Первую Пасху встретили в Гатчине в небольшом кружке. Падение Лориса воздвигнуло Игнатьева, к лету объявлена была поездка в Москву и на Волгу. Меня назначили в числе сопровождающих. В Москве неистовый восторг. В Нижнем [Новгороде] Игнатьев выскочил из поезда еще до остановки его у вокзала. Меня это заинтересовало, и я выскочил вслед за ним. Он подбежал к толпе, наполнявшей улицу, и крикнул: «Я вам его привез!»… Для меня стало ясно, что дни его власти сочтены.
Не мне касаться здесь исторических сторон царствования.
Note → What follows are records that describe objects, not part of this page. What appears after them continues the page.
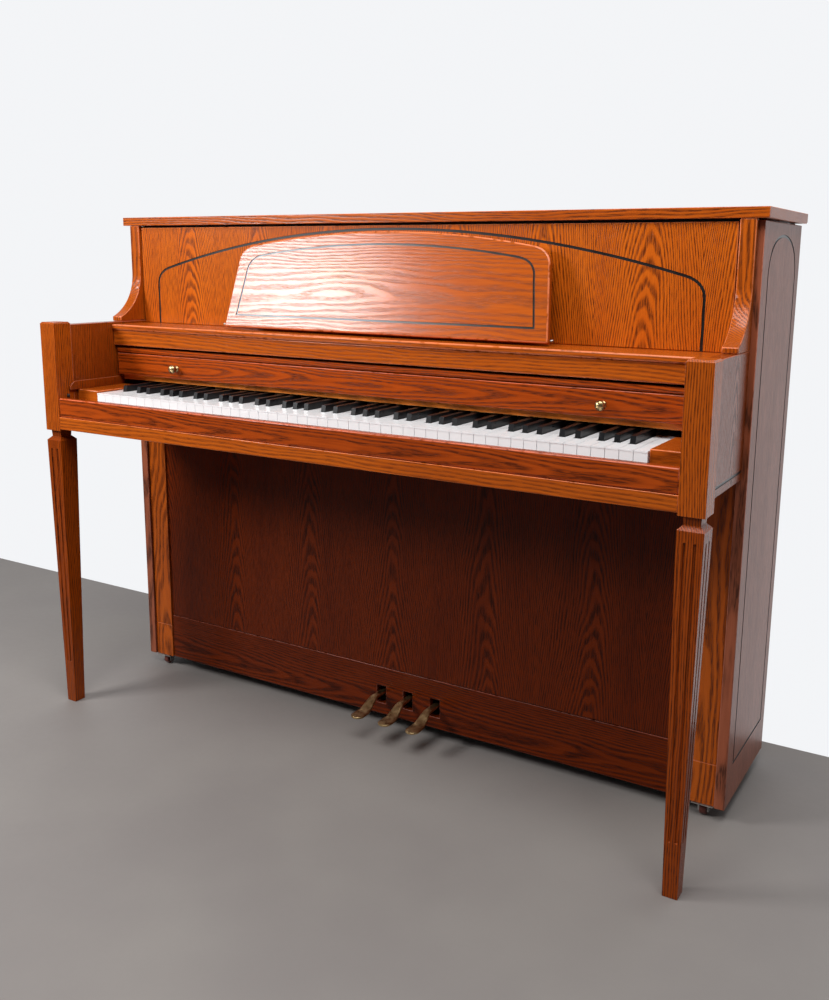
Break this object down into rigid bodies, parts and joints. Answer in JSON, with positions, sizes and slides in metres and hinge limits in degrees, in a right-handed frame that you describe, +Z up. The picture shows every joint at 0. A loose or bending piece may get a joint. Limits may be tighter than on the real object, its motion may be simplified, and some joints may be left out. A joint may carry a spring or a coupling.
{
  "type": "upright piano",
  "caption": "Console upright piano in satin red-brown oak, arched music desk, fluted tapering front legs, sliding folding fallboard, keys, brass pedals, casters",
  "frame": {"origin": "on the floor, under the middle of the overall box", "axes": "+X to the player's right (treble end), +Y away from the player towards the wall, +Z up"},
  "size_m": [1.447, 0.55, 1.083],
  "materials": {
    "oak_case": "red-brown open-grained oak veneer under satin gloss lacquer",
    "oak_solid": "solid red-brown oak, satin gloss lacquer, edges rubbed lighter",
    "brass": "aged polished brass",
    "steel": "plain steel",
    "wheel_rubber": "dark red moulded wheel",
    "black_paint": "black painted board",
    "raw_wood": "bare wood with a thin clear coat",
    "plate_gold": "bronze-coloured paint on cast iron",
    "felt": "pressed wool felt on wood",
    "key_white": "glossy white key tops",
    "key_black": "satin black key tops"
  },
  "bodies": {
    "case": {"side_panel_left": "oak_case", "side_panel_right": "oak_case", "arm_left": "oak_case", "arm_right": "oak_case", "upper_panel": "oak_case", "music_shelf": "oak_case", "shelf_rail": "oak_case", "key_slip": "oak_case", "key_block_left": "oak_case", "key_block_right": "oak_case", "stile_left": "oak_case", "stile_right": "oak_case", "lower_panel": "oak_case", "toe_rail": "oak_case", "name_board": "oak_case", "fallboard_rest_left": "oak_case", "fallboard_rest_right": "oak_case", "arm_post_left": "oak_solid", "arm_post_right": "oak_solid", "front_leg_left": "oak_solid", "front_leg_right": "oak_solid", "bracket_left": "oak_solid", "bracket_right": "oak_solid", "key_bed": "oak_solid", "lid_hinge_case_leaf": "brass", "strings": "steel", "action_frame": "steel", "caster_fork_front_left": "steel", "caster_fork_front_right": "steel", "caster_fork_back_left": "steel", "caster_fork_back_right": "steel", "bottom_board": "black_paint", "back_frame": "raw_wood", "soundboard": "raw_wood", "key_frame": "raw_wood", "iron_plate": "plate_gold"},
    "lid": {"lid": "oak_case", "lid_hinge_lid_leaf": "brass"},
    "music_desk": {"music_desk": "oak_case"},
    "guide_rod": {"fallboard_guide_rod": "steel"},
    "fallboard_leaf": {"fallboard_leaf": "oak_case"},
    "fallboard_flap": {"fallboard_flap": "oak_case", "fallboard_knob_left": "brass", "fallboard_knob_right": "brass"},
    "soft_pedal": {"soft_pedal": "brass"},
    "middle_pedal": {"middle_pedal": "brass"},
    "sustain_pedal": {"sustain_pedal": "brass"},
    "hammers": {"hammers": "felt"},
    "dampers": {"dampers": "felt"},
    "key_c4": {"key_c4": "key_white"},
    "key_c_sharp4": {"key_c_sharp4": "key_black"},
    "key_d4": {"key_d4": "key_white"},
    "bass_white_keys": {"bass_white_keys": "key_white"},
    "bass_black_keys": {"bass_black_keys": "key_black"},
    "treble_white_keys": {"treble_white_keys": "key_white"},
    "treble_black_keys": {"treble_black_keys": "key_black"},
    "caster_wheel_front_left": {"caster_wheel_front_left": "wheel_rubber"},
    "caster_wheel_front_right": {"caster_wheel_front_right": "wheel_rubber"},
    "caster_wheel_back_left": {"caster_wheel_back_left": "wheel_rubber"},
    "caster_wheel_back_right": {"caster_wheel_back_right": "wheel_rubber"}
  },
  "joints": [
    {"name": "lid_hinge", "type": "hinge", "parent": "case", "child": "lid", "pos_m": [0, 0.2725, 1.0635], "axis": [-1, 0, 0], "range_deg": [0, 95]},
    {"name": "desk_fold", "type": "hinge", "parent": "case", "child": "music_desk", "pos_m": [0, -0.076, 0.857], "axis": [1, 0, 0], "range_deg": [0, 100]},
    {"name": "fallboard_slide", "type": "slide", "parent": "case", "child": "guide_rod", "axis": [0, -1, 0], "range_m": [0, 0.1126]},
    {"name": "fallboard_tilt", "type": "hinge", "parent": "guide_rod", "child": "fallboard_leaf", "pos_m": [0, 0.01, 0.7897], "axis": [1, 0, 0], "range_deg": [0, 18.5]},
    {"name": "flap_hinge", "type": "hinge", "parent": "fallboard_leaf", "child": "fallboard_flap", "pos_m": [0, -0.104, 0.7897], "axis": [-1, 0, 0], "range_deg": [0, 90]},
    {"name": "soft_pedal_pivot", "type": "hinge", "parent": "case", "child": "soft_pedal", "pos_m": [-0.029, 0.032, 0.076], "axis": [1, 0, 0], "range_deg": [0, 8], "stiffness_Nm_per_rad": 8, "springref_deg": -8.59},
    {"name": "middle_pedal_pivot", "type": "hinge", "parent": "case", "child": "middle_pedal", "pos_m": [0.038, 0.032, 0.076], "axis": [1, 0, 0], "range_deg": [0, 8], "stiffness_Nm_per_rad": 8, "springref_deg": -8.59},
    {"name": "sustain_pedal_pivot", "type": "hinge", "parent": "case", "child": "sustain_pedal", "pos_m": [0.105, 0.032, 0.076], "axis": [1, 0, 0], "range_deg": [0, 8], "stiffness_Nm_per_rad": 8, "springref_deg": -8.59},
    {"name": "hammer_rest_swing", "type": "hinge", "parent": "case", "child": "hammers", "pos_m": [0, 0.094, 0.7685], "axis": [-1, 0, 0], "range_deg": [0, 6.5]},
    {"name": "damper_lift", "type": "hinge", "parent": "case", "child": "dampers", "pos_m": [0, 0.112, 0.7665], "axis": [1, 0, 0], "range_deg": [0, 3.3]},
    {"name": "key_c4_balance", "type": "hinge", "parent": "case", "child": "key_c4", "pos_m": [-0.0588, -0.01, 0.686], "axis": [1, 0, 0], "range_deg": [0, 2.65], "stiffness_Nm_per_rad": 1, "springref_deg": -4.58},
    {"name": "key_c_sharp4_balance", "type": "hinge", "parent": "case", "child": "key_c_sharp4", "pos_m": [-0.0494, -0.01, 0.686], "axis": [1, 0, 0], "range_deg": [0, 2.65], "stiffness_Nm_per_rad": 1, "springref_deg": -4.58},
    {"name": "key_d4_balance", "type": "hinge", "parent": "case", "child": "key_d4", "pos_m": [-0.0353, -0.01, 0.686], "axis": [1, 0, 0], "range_deg": [0, 2.65], "stiffness_Nm_per_rad": 1, "springref_deg": -4.58},
    {"name": "bass_white_keys_balance", "type": "hinge", "parent": "case", "child": "bass_white_keys", "pos_m": [0, -0.01, 0.686], "axis": [1, 0, 0], "range_deg": [0, 2.65], "stiffness_Nm_per_rad": 23, "springref_deg": -4.58},
    {"name": "bass_black_keys_balance", "type": "hinge", "parent": "case", "child": "bass_black_keys", "pos_m": [0, -0.01, 0.686], "axis": [1, 0, 0], "range_deg": [0, 2.65], "stiffness_Nm_per_rad": 16, "springref_deg": -4.58},
    {"name": "treble_white_keys_balance", "type": "hinge", "parent": "case", "child": "treble_white_keys", "pos_m": [0, -0.01, 0.686], "axis": [1, 0, 0], "range_deg": [0, 2.65], "stiffness_Nm_per_rad": 27, "springref_deg": -4.58},
    {"name": "treble_black_keys_balance", "type": "hinge", "parent": "case", "child": "treble_black_keys", "pos_m": [0, -0.01, 0.686], "axis": [1, 0, 0], "range_deg": [0, 2.65], "stiffness_Nm_per_rad": 19, "springref_deg": -4.58},
    {"name": "caster_axle_front_left", "type": "hinge", "parent": "case", "child": "caster_wheel_front_left", "pos_m": [-0.673, 0.01, 0.012], "axis": [1, 0, 0], "continuous": true},
    {"name": "caster_axle_front_right", "type": "hinge", "parent": "case", "child": "caster_wheel_front_right", "pos_m": [0.673, 0.01, 0.012], "axis": [1, 0, 0], "continuous": true},
    {"name": "caster_axle_back_left", "type": "hinge", "parent": "case", "child": "caster_wheel_back_left", "pos_m": [-0.673, 0.2325, 0.012], "axis": [1, 0, 0], "continuous": true},
    {"name": "caster_axle_back_right", "type": "hinge", "parent": "case", "child": "caster_wheel_back_right", "pos_m": [0.673, 0.2325, 0.012], "axis": [1, 0, 0], "continuous": true}
  ],
  "couplings": [
    {"joint": "fallboard_tilt", "follows": "fallboard_slide", "rad_per_m": 2.852},
    {"joint": "flap_hinge", "follows": "fallboard_slide", "rad_per_m": 13.94},
    {"joint": "hammer_rest_swing", "follows": "soft_pedal_pivot", "ratio": 0.8},
    {"joint": "damper_lift", "follows": "sustain_pedal_pivot", "ratio": 0.4}
  ]
}
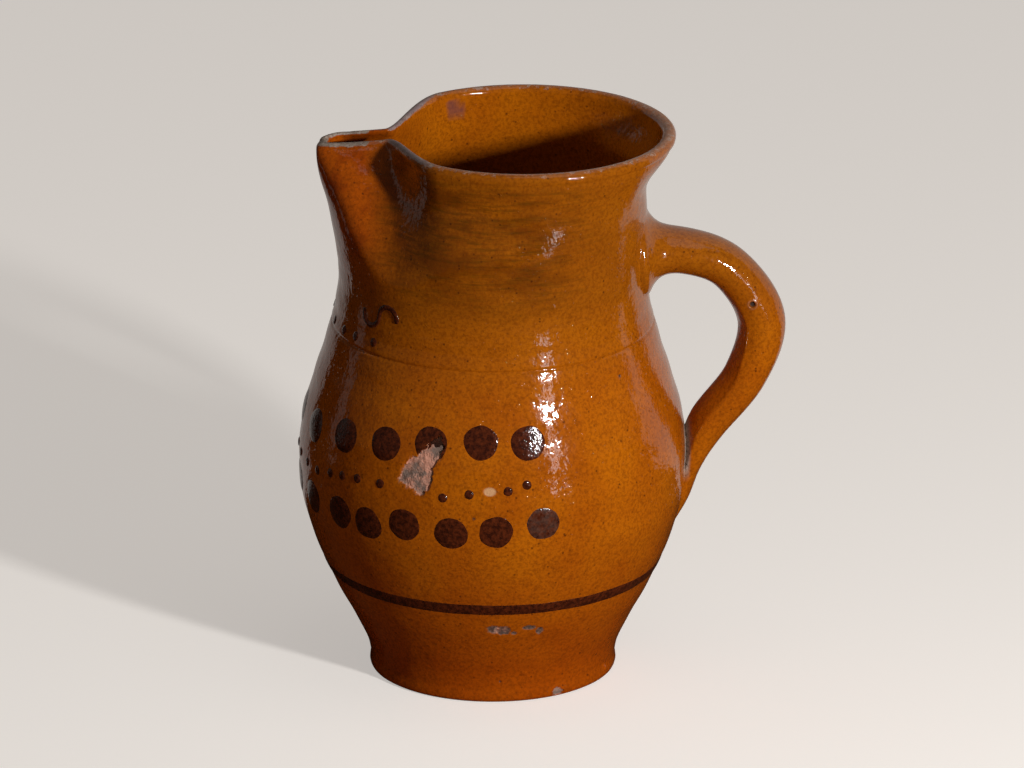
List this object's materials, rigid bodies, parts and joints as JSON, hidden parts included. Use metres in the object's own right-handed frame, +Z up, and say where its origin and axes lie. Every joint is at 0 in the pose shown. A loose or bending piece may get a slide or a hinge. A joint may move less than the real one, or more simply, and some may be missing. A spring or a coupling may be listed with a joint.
{
  "type": "glazed earthenware jug",
  "caption": "Round-bellied glazed pottery jug with a pinched pouring spout, a strap handle and raised dark dots and a band on an amber glaze",
  "frame": {"origin": "centre of the flat foot, on the surface that the jug stands on", "axes": "+Z up through the middle of the round body; the spout points to -X and the handle to +X, so that the picture looks along +Y"},
  "size_m": [0.2075, 0.1664, 0.24],
  "materials": {
    "glazed_clay": "glossy amber lead glaze over red earthenware",
    "dark_slip": "raised dark brown slip under a glossy clear glaze"
  },
  "bodies": {
    "root": {"jug": "glazed_clay", "slip_large_dots": "dark_slip", "slip_small_dots": "dark_slip", "slip_band": "dark_slip", "slip_scroll": "dark_slip"}
  },
  "joints": []
}
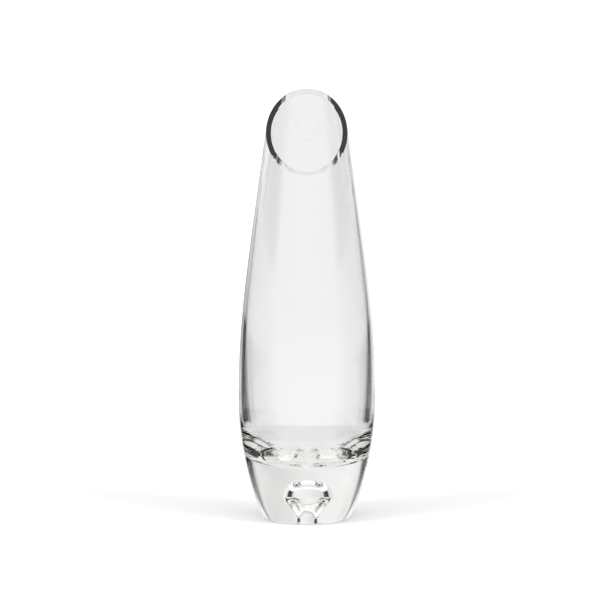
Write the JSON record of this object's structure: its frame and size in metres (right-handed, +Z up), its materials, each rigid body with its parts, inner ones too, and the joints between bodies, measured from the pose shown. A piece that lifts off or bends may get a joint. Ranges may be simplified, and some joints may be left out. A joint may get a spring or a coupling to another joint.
{
  "type": "glass bud vase",
  "caption": "Tall tapering clear glass bud vase with a slanted, polished mouth and a heavy solid base holding an air bubble.",
  "frame": {"origin": "on the vase's axis, at the level of the foot", "axes": "+Z up along the vase's axis; the mouth's low side faces -Y; +X to the right seen from the low side"},
  "size_m": [0.0796, 0.0796, 0.2501],
  "materials": {
    "vessel_glass": "clear blown glass, fire-polished, with a cut and polished mouth",
    "base_glass": "clear solid glass, polished, with a trapped air bubble",
    "seal_glass": "clear glass, ground and polished flush"
  },
  "bodies": {
    "root": {"vessel": "vessel_glass", "base": "base_glass", "channel_seal": "seal_glass"}
  },
  "joints": []
}
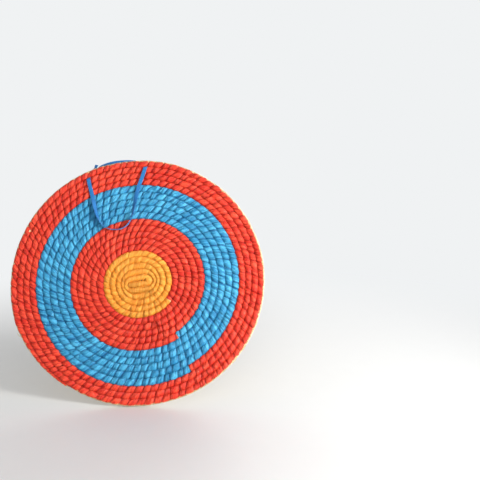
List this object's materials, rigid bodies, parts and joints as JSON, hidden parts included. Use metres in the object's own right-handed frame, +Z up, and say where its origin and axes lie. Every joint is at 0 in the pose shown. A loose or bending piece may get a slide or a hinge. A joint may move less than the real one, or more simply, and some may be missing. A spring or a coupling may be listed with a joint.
{
  "type": "archery target boss",
  "caption": "Round archery boss of straw rope wound flat in a spiral, painted in coloured zones on its face, with a flat cord to hang it by.",
  "frame": {"origin": "on the flat back, in the middle of the coil, on the short straight start of the rope", "axes": "+Z up as the boss hangs, -Y out of the painted face, +Y out of the bare back, +X to the right as seen from the face"},
  "size_m": [0.4996, 0.0359, 0.4879],
  "materials": {
    "gold_straw": "satin paint over twisted straw, bare on the back",
    "red_straw": "satin paint over twisted straw, bare on the back",
    "blue_straw": "satin paint over twisted straw, bare on the back",
    "twine": "matt natural fibre",
    "blue_cord": "flat woven synthetic cord, satin"
  },
  "bodies": {
    "root": {"bull_rope": "gold_straw", "inner_red_rope": "red_straw", "blue_rope": "blue_straw", "outer_red_rope": "red_straw", "binding_twine_1": "twine", "binding_twine_2": "twine", "binding_twine_3": "twine", "hanging_cord": "blue_cord", "hanging_cord_knot": "blue_cord"}
  },
  "joints": []
}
Нам прежде всего нужен человек, каким он был с его непоказной стороны и каким остался до самого конца. Все еще так свежо и живо в памяти, и трудно сознаться, что время это принадлежит истории.
Гатчинская церковь в начале пребывания государя имела вид не то гостиной, не то проходной комнаты, чему способствовали лестницы с двух сторон и полное отсутствие икон, кроме самых необходимых на иконостасе. Мало-помалу государь лично занялся украшением церкви. Все подносимые ему иконы развешивал он в церкви, и многие собственноручно, а также пасхальные яйца, так что через несколько лет церковь стала неузнаваема, то есть стала действительно походить на православный храм. В ней стало теплее, и протестантский оттенок совсем исчез. Он любил щегольнуть знанием церковного устава, хотя иногда и ошибался, но всегда дорожил церковным благолепием и был глубоко верующим (православным) человеком без всякой тени ханжества. <…>
Гатчинская жизнь, как он ее себе устроил, вполне согласовывалась с его вкусами и характером. Она могла казаться однообразной и скучной для других, но он этого не замечал, потому что день его был полон. Находили, что он слишком уединяется, что мало было разнообразия в посетителях вне приемных дней. И в этом была своя доля правды. Но душою разнообразных сборищ, притягательным центром и средоточием подобных собраний может быть только хозяйка. С этой же стороны, к сожалению, было полное отчуждение от всяких интересов вне интересов своего кружка, отсюда та двойственность, столь часто тормозившая всякое начинание. Здесь не могло быть борьбы, а потому и сложилась жизнь не для всех понятною. Все это, конечно, не облегчало державный труд. <…>
Он очень не любил, когда у него в комнате производили беспорядок или что-либо ломали, от чего не убережешься с детьми. В Аничкове он обыкновенно после завтрака садился у зеркального окна с видом на Невский проспект. Другое окно, тут же, рядом, выходило в сад. В этом светлом углу сходились и дети, а императрица, как и прежде цесаревною, садилась в обычное свое кресло. Тут же лежали папиросы, которыми они угощали, и разложены были афиши. Сюда обыкновенно приносили кофе. Всё те же неизменные портреты на столах и в подоконниках и ваза cloisonne[117], дети подходили к окну, а когда были моложе, садились на него. Любил он рассматривать проходящих и едущих по Невскому и делал свои замечания. Он следил за переменою вывесок и магазинов и осенью всегда сообщал об этих переменах. У этого заветного окна припоминается многое в разное время. Менялись люди, менялось время, а уютный уголок этот с своими приветливыми хозяевами оставался все тем же. Перемена положения ничем на них не отразилась, и это явление редкое. Сколько интересных разговоров у этого окна, сколько моментов исторических и психологических. Разговор обыкновенно кончался: «Min<n>i il est temps – je dois recevoir», или «je dois on s'occuper», или «je dois faire des visites»[118], – и он подходил к письменному столу и трогал звонок в конюшню, по которому подавали ему экипаж, смотря по тому, как он прижимал кнопку. Иногда по поводу родственных визитов громко заявлял, насколько они ему надоели. Императрица любила кататься по Невскому проспекту. «Madame vous allez[119] хлыще». У него был свой глагол, который он производил от слова хлыщ (хлыщить), то есть уподобиться катающимся хлыщам.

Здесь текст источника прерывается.